Andhra HC (Pre-Telangana)

United India Insurance Co. Ltd. vs Katukuri Raghavareddy And Ors. on 24 December, 1986

Equivalent citations: AIR1989AP33, AIR 1989 ANDHRA PRADESH 33, (1989) ACJ 448 (1990) 1 TAC 77, (1990) 1 TAC 77

Author: K. Ramaswamy

Bench: K. Ramaswamy

ORDER

1. Sri Narayana Reddy learned counsel for the respondent 1 raised a preliminary objection to the maintainability of the revision. He contends that the Motor Accidents Claims Tribunal, constituted under Section 110 of the Motor Vehicles Act (Act 4 of 1939) for short, 'the Act', is not a court subordinate to High Court amenable to jurisdiction under Section 115 of the C.P.C. In-support thereof, he placed reliance on Revanappa v. Guderao (1) . Admittedly under the Act, there is no special procedure provided for disposal of the O.Ps. The District Court is constituted as a Tribunal to decide the claims under the Act.
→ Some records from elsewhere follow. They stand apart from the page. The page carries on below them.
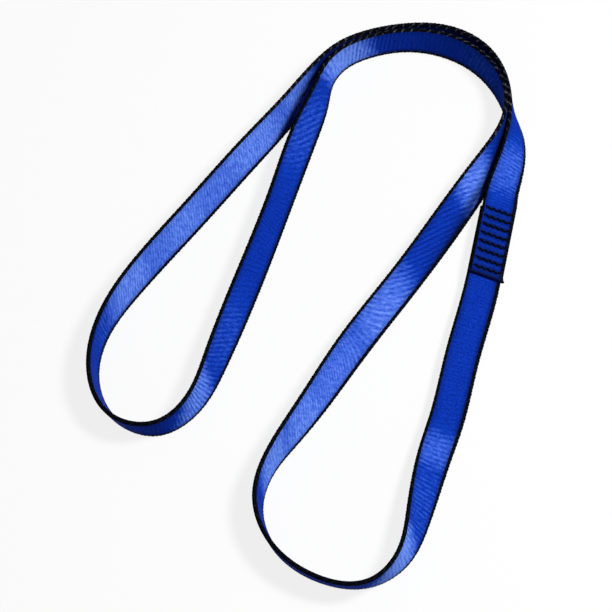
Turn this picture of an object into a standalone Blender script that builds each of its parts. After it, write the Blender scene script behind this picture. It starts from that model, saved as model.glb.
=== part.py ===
# An endless sewn sling for climbing. One length of flat webbing runs once round, its two ends
# are lapped, and a ladder of bar tacks sews them together. The sling lies on a flat surface in a
# horseshoe: two strands side by side over the arch, and a long open loop hanging from each end.

import math

import bmesh
import bpy
import numpy as np
from mathutils import Matrix, Vector

# Webbing, in metres
SLING_ROUND = 1.200  # once round the sling, along the middle of the webbing
WEBBING_WIDTH = 0.016
WEBBING_THICKNESS = 0.0020
SELVEDGE_WIDTH = 0.0011  # the rounded black border along each edge
PLY_GAP = 0.0003  # between two plies, or two strands, that lie together
STEP_LENGTH = 0.012  # the upper ply comes down past the end of the lower one in this length
STEP_REST = 0.0012  # how far the upper ply runs on level before it comes down

# Cut ends, sealed by heat
SEAL_LENGTH = 0.0007
SEAL_LIP = 0.00035  # how far the melted rim stands out past each edge
SEAL_SWELL = 0.00008  # how far it stands out from each face
SEAL_ROUNDING = 0.00025

# Bar tacks
TACKS = 8
TACK_PITCH = 0.0044
TACK_BORDER = 0.0026  # from each edge of the webbing to the tack
TACK_ZIGZAG = 0.0007  # along the webbing, between the two lines of needle holes
UPPER_MARGIN = 0.0031  # from the last tack to the cut end of the upper ply
LOWER_MARGIN = 0.0017  # from the first tack to the cut end of the lower ply
THREAD_DIAMETER = 0.00028
THREAD_CLEARANCE = 0.00005
THREAD_TAIL = 0.0009
HOLE_WALL = 0.00012  # the least webbing between two needle holes of a tack
CUT_OVERRUN = 0.0005

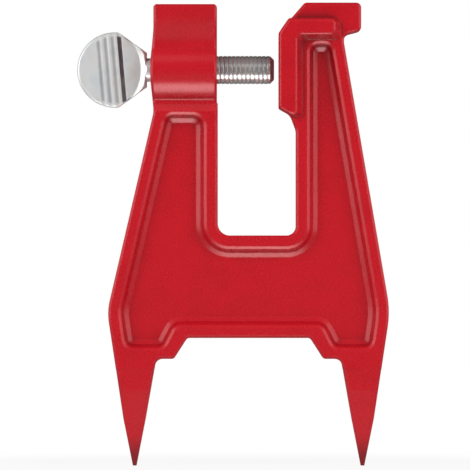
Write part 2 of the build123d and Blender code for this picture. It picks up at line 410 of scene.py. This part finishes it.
@dataclass(frozen=True)
class ZincPlate:
    """Bright zinc plate on forged steel, with fine tumbling marks."""

    name: str = "zinc_plate"
    colour: Colour = (0.86, 0.87, 0.87)
    blue_colour: Colour = (0.72, 0.78, 0.81)
    warm_colour: Colour = (0.80, 0.77, 0.73)
    blue_limits: Limits = (0.45, 0.70)
    blue_share: float = 0.6
    warm_limits: Limits = (0.50, 0.72)
    warm_share: float = 0.5
    metallic: float = 0.4
    roughness: float = 0.34
    mark_roughness: float = 0.16
    cloud_roughness: float = 0.08
    edge_radius: float = 0.25 * MILLIMETRE
    cloud_size: float = 6 * MILLIMETRE
    mark_size: float = 0.5 * MILLIMETRE
    mark_stretch: Place = (1.0, 1.0, 0.16)
    mark_height: float = 0.01 * MILLIMETRE
    dent_size: float = 2.2 * MILLIMETRE
    dent_height: float = 0.05 * MILLIMETRE
    # Painted shade that darkens the grooves of a flat round face towards their bottom; a reach of 0 leaves
    # it out
    groove_shade_colour: Colour = (0.13, 0.09, 0.10)
    groove_shade_face: float = 0.0
    groove_shade_start: float = 0.02 * MILLIMETRE
    groove_shade_depth: float = 0.5 * MILLIMETRE
    groove_shade_middle: Place = (0.0, 0.0, 0.0)
    groove_shade_reach: float = 0.0
    groove_shade_fade_share: float = 0.93
    groove_shade_share: float = 0.7
    groove_shade_cloud_share: float = 0.5

    def groove_shade(self, bench: Bench, cloud: Signal) -> Signal:
        """Return the painted shade's mask, which rises towards the bottom of the grooves.

        Args:
            bench: The bench to work on.
            cloud: Noise that makes the painted shade patchy.

        Returns:
            The mask, from 0 to 1.
        """
        parts = zip(bench.axes(bench.place()), self.groove_shade_middle)
        right, back, above = (part - middle for part, middle in parts)
        depth = self.groove_shade_face - (back * back) ** 0.5
        reach = (right * right + above * above) ** 0.5
        inside = 1 - reach.ramp(self.groove_shade_reach * self.groove_shade_fade_share, self.groove_shade_reach)
        patches = self.groove_shade_share + cloud * self.groove_shade_cloud_share
        return depth.ramp(self.groove_shade_start, self.groove_shade_depth) * inside * patches

    def material(self) -> bpy.types.Material:
        """Build the material.

        Returns:
            The finished material.
        """
        material, bench = new_material(self.name)
        where = bench.place()
        cloud = bench.noise(self.cloud_size, where)
        marks = bench.noise(self.mark_size, bench.place(self.mark_stretch), detail=3.0, rough=0.6)
        soft = bench.rounded(self.edge_radius)
        blue = cloud.ramp(*self.blue_limits) * self.blue_share
        warm = (1 - cloud).ramp(*self.warm_limits) * self.warm_share
        colour = bench.tint(blue, self.colour, self.blue_colour)
        colour = bench.tint(warm, colour, self.warm_colour)
        # Painted shade in the tab's grooves
        if self.groove_shade_reach:
            colour = bench.tint(self.groove_shade(bench, cloud), colour, self.groove_shade_colour)
        rough = self.roughness + (marks - NOISE_MIDDLE) * self.mark_roughness
        rough = rough + (cloud - NOISE_MIDDLE) * self.cloud_roughness
        dents = bench.bump(bench.noise(self.dent_size, where, detail=1.0), self.dent_height, soft)
        normal = bench.bump(marks, self.mark_height, dents)
        shader = bench.node(
            "ShaderNodeBsdfPrincipled",
            {},
            {
                "Base Color": colour,
                "Metallic": self.metallic,
                "Roughness": rough,
                "Normal": normal,
            },
        )
        bench.surface(shader)
        return material


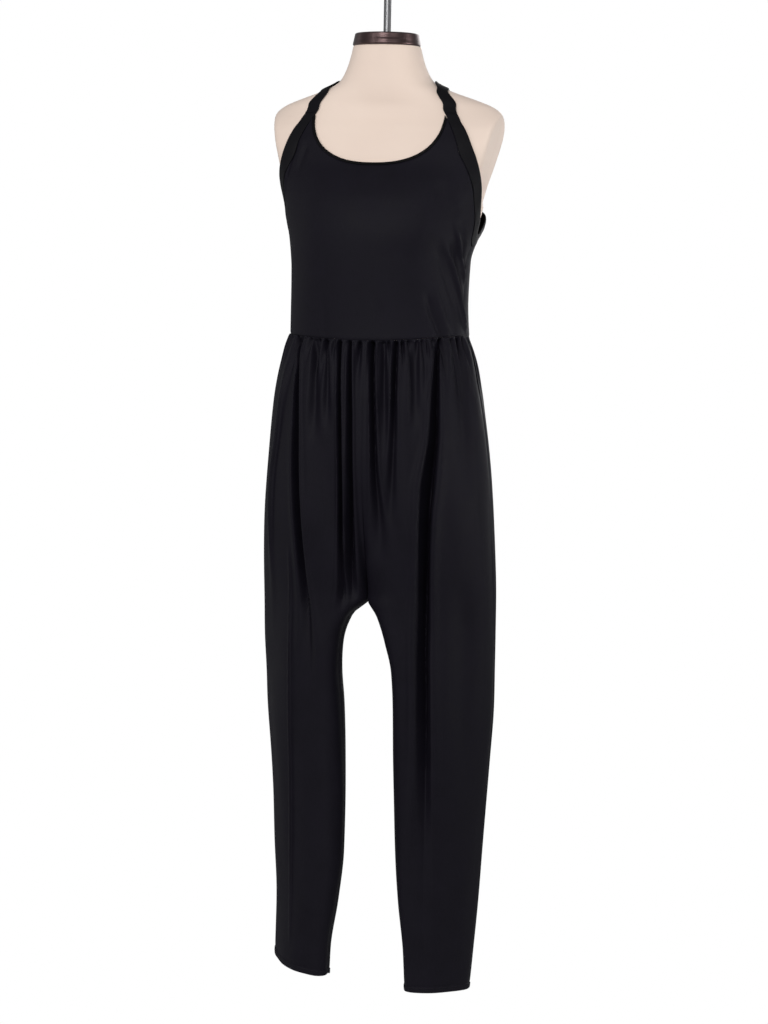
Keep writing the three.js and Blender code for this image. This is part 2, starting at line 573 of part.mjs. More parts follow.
// Gathers, each a narrow valley at the seam that widens, grows shallow and fades out further down. Their places,
// depths and lengths are uneven: a sine with a step that never repeats stands in for the sewer's hand.
const uneven = (k, step) => Math.sin(k * step + 0.7);
function gatherPlace(k, phase) {
  return clamp((k + 0.5 + 0.24 * uneven(k + phase, 2.4)) / GATHERS, 0, 1);
}
function gatherDepth(across, below, phase) {
  return steps(GATHERS - 1, 0, GATHERS - 1).reduce((sum, k) => {
    const fall = GATHER_FALL * (1 + 0.55 * uneven(k + phase, 1.7));
    const width = (0.24 + (0.5 * below) / (below + 90)) / GATHERS;
    const depth = GATHER_DEPTH * (1 + 0.3 * uneven(k + phase, 3.1));
    return sum + depth * bell((across - gatherPlace(k, phase)) / width) * bell(below / fall);
  }, 0);
}
function longFoldDepth(folds, across, z) {
  return folds.reduce((sum, fold) => {
    const t = clamp((WAIST_Z - z) / (WAIST_Z - fold.low), 0, 1.3);
    const place = mix(fold.start, fold.end, smooth(0, 1, t));
    const width = fold.width * (0.55 + 0.9 * Math.min(t, 1));
    const fade = smooth(0, 0.12, t) * (1 - smooth(0.72, 1.12, t));
    return sum + fold.depth * bell((across - place) / width) * fade;
  }, 0);
}
function trouserPoint(isFront, isLeft, across, z, out) {
  const name = (isFront ? "front_" : "back_") + (isLeft ? "left" : "right");
  const here = trouserBase(isFront, isLeft, across, z);
  const [before, after] = [clamp(across - 0.01, 0, 1), clamp(across + 0.01, 0, 1)];
  const along = trouserBase(isFront, isLeft, after, z).sub(trouserBase(isFront, isLeft, before, z));
  const turn = isFront === isLeft ? 1 : -1;
  const normal = new THREE.Vector3(along.y * turn, -along.x * turn, 0).normalize();
  const phase = { front_left: 0, front_right: 5, back_left: 11, back_right: 17 }[name];
  const atEdge = smooth(0, 0.05, across) * (1 - smooth(0.95, 1, across));
  const below = WAIST_Z - z;
  const valley = gatherDepth(across, Math.max(below, 0), phase) + longFoldDepth(LONG_FOLDS[name], across, z) * atEdge;
  const point = here.addScaledVector(normal, out - valley * smooth(-30, 8, below));
  const inseam = across < 0.5 ? SEAM_GAP / 2 : -1e3;
  point.x = isLeft ? Math.max(point.x, inseam) : Math.min(point.x, -inseam);
  return point;
}

// Heights of a panel's rows, as distances below the waist, and how many columns each has. The top rows follow the
// gathers, with four columns to each; lower rows need fewer.
const GATHER_ROWS = [0, 7, 24];
const SEAT_ROWS = [50, 88, 140, 200, 260, 320, 362, 392, 412, 422];
const LEG_ROWS = [432, 450, 478, 520, 590, 680, 780, 880, 970];
const SEAT_COLUMNS = 20;
const LEG_COLUMNS = 12;
function gatherColumns(phase) {
  const valleys = [0, ...steps(GATHERS - 1, 0, GATHERS - 1).map((k) => gatherPlace(k, phase)), 1];
  return valleys.slice(1).flatMap((to, k) => {
    const parts = k === 0 || k === GATHERS ? 2 : 4;
    return steps(parts, valleys[k], to).slice(0, -1);
  });
}
function trouserPanel(isFront, isLeft) {
  const legName = isLeft ? "left" : "right";
  const phase = { front_left: 0, front_right: 5, back_left: 11, back_right: 17 }[
    (isFront ? "front_" : "back_") + legName
  ];
  const [hemTop, hemEnd] = [WAIST_Z - HEM_Z - HEM_DEPTH, WAIST_Z - HEM_Z];
  // Columns reach the seams' middle, less half a gap, so front and back panels never touch.
  const trim = 0.0016;
  const trimmed = (list) => list.map((across) => mix(trim, 1 - trim, across));
  const rows = [
    ...GATHER_ROWS.map((at) => ({ at, across: trimmed([...gatherColumns(phase), 1]) })),
    ...SEAT_ROWS.map((at) => ({ at, across: trimmed(steps(SEAT_COLUMNS)) })),
    ...[...LEG_ROWS, hemTop - 20, hemTop, hemTop + 1, hemEnd].map((at) => ({
      at,
      across: trimmed(steps(LEG_COLUMNS)),
    })),
  ].reverse();
  const rise = HEM_RISE[legName];
  const heightAt = (across, at) => {
    const around = isFront ? across : 2 - across;
    const top = waistZ(around) - SEAM_GAP;
    const share = at / hemEnd;
    const hem = HEM_Z + mix(rise.inner, rise.outer, 0.5 - 0.5 * Math.cos(Math.PI * across));
    const nominal = WAIST_Z - at;
    return nominal + (top - WAIST_Z) * (1 - smooth(0, 0.25, share)) + (hem - HEM_Z) * smooth(0.55, 1, share);
  };
  const geometry = wallGeometry(isFront === isLeft ? rows : flipped(rows), (place, at, isOuter) => {
    const across = isFront === isLeft ? place : 1 - place;
    const isHem = at > hemTop + 0.5;
    return trouserPoint(isFront, isLeft, across, heightAt(across, at), isOuter ? CLOTH + (isHem ? HEM_EXTRA : 0) : 0);
  });
  return geometry;
}
const flipped = (rows) =>
  rows.map(({ at, across }) => ({ at, across: across.map((place) => 1 - place).reverse() }));
for (const isLeft of [true, false]) {
  for (const isFront of [true, false]) {
    const name = "leg_" + (isFront ? "front" : "back") + (isLeft ? "_left" : "_right");
    addPiece(name, trouserPanel(isFront, isLeft), jersey());
  }
}

// The dress form: its rings joined from the neck to its rounded lower end, closed by a fan at each end.
const FORM_COLUMNS = 32;
function formGeometry() {
  const heights = FORM.map((row) => row.z).flatMap((z, i, all) => {
    const next = all[i + 1];
    return next !== undefined && z - next > 60 ? [z, (z + next) / 2] : [z];
  });
  const vertices = [];
  const faces = [];
  heights.forEach((z) => {
    steps(FORM_COLUMNS - 1, 0, FORM_COLUMNS - 1).forEach((k) => {
      const [x, y] = formRing(z).place((4 * k) / FORM_COLUMNS > 2 ? (4 * k) / FORM_COLUMNS - 4 : (4 * k) / FORM_COLUMNS);
      vertices.push(x, y, z);
    });
  });
  const id = (ring, k) => ring * FORM_COLUMNS + (k % FORM_COLUMNS);
  for (let ring = 0; ring < heights.length - 1; ring += 1) {
    for (let k = 0; k < FORM_COLUMNS; k += 1) {
      faces.push([id(ring, k), id(ring + 1, k), id(ring + 1, k + 1)]);
      faces.push([id(ring, k), id(ring + 1, k + 1), id(ring, k + 1)]);
    }
  }
  const last = heights.length - 1;
  const [top, bottom] = [vertices.length / 3, vertices.length / 3 + 1];
  vertices.push(0, FORM[0].mid, heights[0], 0, FORM[FORM.length - 1].mid, heights[last]);
  for (let k = 0; k < FORM_COLUMNS; k += 1) {
    faces.push([top, id(0, k), id(0, k + 1)], [bottom, id(last, k + 1), id(last, k)]);
  }
  return geometryOf(vertices, faces);
}
addPiece("dress_form", formGeometry(), coverCloth());

// The neck cap, a turned disc with rounded rims that narrows upwards a little, and the rod that screws into it and carries everything.
function capGeometry() {
  const rim = 3;
  const top = -ROD_LENGTH;
  const bottom = top - CAP_HEIGHT;
  const corner = (cx, cz, from, to) =>
    steps(3, from, to).map((a) => new THREE.Vector2(cx + rim * Math.cos(a), cz + rim * Math.sin(a)));
  const profile = [
    new THREE.Vector2(0, bottom),
    ...corner(CAP_RADIUS - rim, bottom + rim, -Math.PI / 2, 0),
    ...corner(CAP_TOP_RADIUS - rim, top - rim, 0, Math.PI / 2),
    new THREE.Vector2(0, top),
  ];
  return new THREE.LatheGeometry(profile, 28).rotateX(Math.PI / 2);
}
function rodGeometry() {
  const chamfer = 1;
  const profile = [
    new THREE.Vector2(0, -ROD_LENGTH + SEAM_GAP),
    new THREE.Vector2(ROD_RADIUS, -ROD_LENGTH + SEAM_GAP),
    new THREE.Vector2(ROD_RADIUS, -chamfer),
    new THREE.Vector2(ROD_RADIUS - chamfer, 0),
    new THREE.Vector2(0, 0),
  ];
  return new THREE.LatheGeometry(profile, 16).rotateX(Math.PI / 2);
}
addPiece("neck_cap", capGeometry(), bronze());
addPiece("hanging_rod", rodGeometry(), steel());

export default jumpsuit;
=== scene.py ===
# %% [markdown]
# # A gathered jersey jumpsuit on a hanging dress form
# The real garment is made of flat pieces of black knit: two for the bodice, four for the trousers, and narrow bands
# for the armholes, straps and neckline. It hangs on a limbless form, which hangs from a rod. Every piece below is
# a surface worked out with numpy from two parameters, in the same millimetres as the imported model, so that it falls
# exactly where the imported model's solid is.

import bpy
import math
import numpy as np
from mathutils import Matrix, Vector


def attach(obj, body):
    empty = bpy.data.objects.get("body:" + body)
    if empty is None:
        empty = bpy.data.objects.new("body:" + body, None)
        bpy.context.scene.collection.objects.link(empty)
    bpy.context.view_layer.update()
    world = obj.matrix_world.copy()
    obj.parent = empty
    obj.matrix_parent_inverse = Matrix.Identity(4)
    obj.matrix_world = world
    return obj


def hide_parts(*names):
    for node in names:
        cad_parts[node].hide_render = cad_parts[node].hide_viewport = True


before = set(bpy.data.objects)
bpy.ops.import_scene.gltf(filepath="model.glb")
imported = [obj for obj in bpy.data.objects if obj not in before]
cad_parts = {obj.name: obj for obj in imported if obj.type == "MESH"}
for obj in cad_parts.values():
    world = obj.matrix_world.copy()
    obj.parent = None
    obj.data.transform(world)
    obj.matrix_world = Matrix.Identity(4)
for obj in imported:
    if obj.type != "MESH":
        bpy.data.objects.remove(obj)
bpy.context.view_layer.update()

# %% [markdown]
# ## Curves that the shapes share
# A few smooth building blocks do most of the work: a bell for a rounded ridge or valley, a soft step from one
# value to another, and a curve through a column of a table that never overshoots its rows.


# %% Building blocks
def mix(a, b, t):
    """The value that is the share t of the way from a to b."""
    return a + (b - a) * t


def bell(x):
    """A rounded bump: e to the power of minus x squared."""
    return np.exp(-np.square(x))


def smooth(start, end, x):
    """A soft step: 3 t squared minus 2 t cubed, where t goes from 0 at start to 1 at end."""
    t = np.clip((np.asarray(x, float) - start) / (end - start), 0, 1)
    return t * t * (3 - 2 * t)


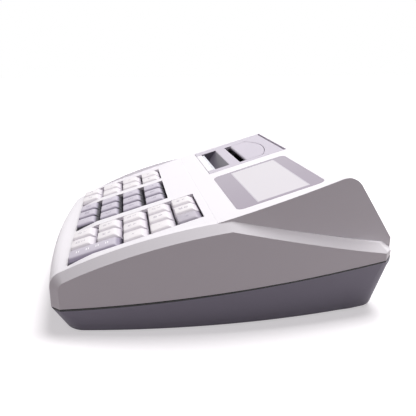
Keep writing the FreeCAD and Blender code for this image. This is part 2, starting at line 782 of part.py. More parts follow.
def key_guide_plate():
    """The plate under the deck that guides every stem, on legs that press the mat to its board."""
    body = deck_body("key_guide_plate")
    bottom = "-(guide_plate_depth + guide_plate_thickness)"
    left, right, front, back = KEYBOARD_BOX
    sheet_outline = new_sketch(body, "plate", height=bottom)
    outline(sheet_outline, [("%s + plate_corner" % left, front), ("%s - plate_corner" % right, front),
                            (right, "%s + plate_corner" % front), (right, back), (left, back),
                            (left, "%s + plate_corner" % front)])
    pad(body, sheet_outline, "guide_plate_thickness")
    legs = new_sketch(body, "legs", height="-dome_mat_depth")
    for x, y in KEYBOARD_POSTS:
        circle(legs, x, y, "keyboard_post_radius")
    pad(body, legs, "dome_mat_depth - guide_plate_depth - guide_plate_thickness / 2")
    half = "(stem_width / 2 + fit_gap)"
    for row in range(5):
        holes = new_sketch(body, "stem_holes_%d" % (row + 1), height="-guide_plate_depth")
        for _, left, at_row, rows_tall in key_layout():
            if at_row == row:
                x = "%s + key_pitch / 2" % left
                y = "(%d + %d / 2) * key_pitch" % (row, rows_tall)
                rectangle(holes, "%s - %s" % (x, half), "%s + %s" % (x, half),
                          "%s - %s" % (y, half), "%s + %s" % (y, half))
        pocket(body, holes, "guide_plate_thickness")
    post_windows(body, "plate_post_windows", "-(guide_plate_depth + guide_plate_thickness / 2)",
                 "-guide_plate_depth")
    drill(body, "plate_screw_holes", KEYBOARD_POSTS, "screw_radius + screw_clearance",
          "-dome_mat_depth", "dome_mat_depth", up=True)
    return body


def keyboard_sheet(label, top, thickness):
    """One flat layer of the keyboard stack, with its post slots and screw holes."""
    body = deck_body(label)
    slab(body, label + "_sheet", KEYBOARD_BOX, "-(%s + %s)" % (top, thickness), thickness)
    post_windows(body, label + "_post_windows", "-(%s + (%s) / 2)" % (top, thickness), "-(%s)" % top)
    drill(body, label + "_screw_holes", KEYBOARD_POSTS, "screw_radius + screw_clearance",
          "-(%s)" % top, "2 * board_thickness")
    return body


BOARD_TOP = "(dome_mat_depth + dome_mat_thickness)"
STACK_BOTTOM = "(%s + board_thickness)" % BOARD_TOP


def cylinder(name, radius, height):
    """An upright cylinder whose size follows the sheet."""
    thing = doc.addObject("Part::Cylinder", name)
    bind(thing, Radius=radius, Height=height)
    return thing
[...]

The procedure under the C.P.C. is to be followed It is now well established that no special procedure has been prescribed and the claims under special statutes are to be adjudicated by regular court as a Tribunal, all the incidents provided under the Code of Civil Procedure would follow. This view has been consistently followed by this court starting from The Public Prosecutor v. Ramayya(2) 1975 Cri LJ 144 (FB) and catena of decisions subsequent thereto. Ramayya's ratio was approved by the Supreme Court in Thakur Das v. State of Madhya Pradesh, . In Ramayya's case as stated earlier, the District Judge is constituted as a regular Tribunal but not as persons designata under the Act. He has to follow the procedure prescribed in trying the cases, under the Code of Civil Procedure. Therefore, the Tribunal is a court subordinate to High Court and amenable to revisional jurisdiction under Section 115 C.P.C. The ratio on which reliance is placed by the learned counsel, viz., Revanappa's case (supra), I am unable to accede and with due respect, I dissent from the view taken in that case. Accordingly, I hold that the CRPs. are maintainable.

2. Sri Venkat Reddy, learned standing counsel for the insurance company, contends that the capacity of the van is seven. Whereas the passengers carried in it were seventeen. The deceased have contributed for the accident and, therefore, the insurance company is not liable to the full compensation but only a proportionate rate. Unfortunately, no plea was taken before the Tribunal below; no issue has been cast and no evidence is recorded in that regard. Therefore, for the first time, this point cannot be urged in this court.

3. It is next contended that the deaths were on account of the rash and negligent driving of the driver and also due to overloading. The Tribunal below has considered the entire evidence and recorded the finding that the accident was due to rash and negligent driving, as a result, precious lives have been lost. This is a finding of fact based on appreciation of evidence and there is no illegality or error of jurisdiction, warranting interference.

4. The CRPs are accordingly dismissed, but in the circumstances, without costs.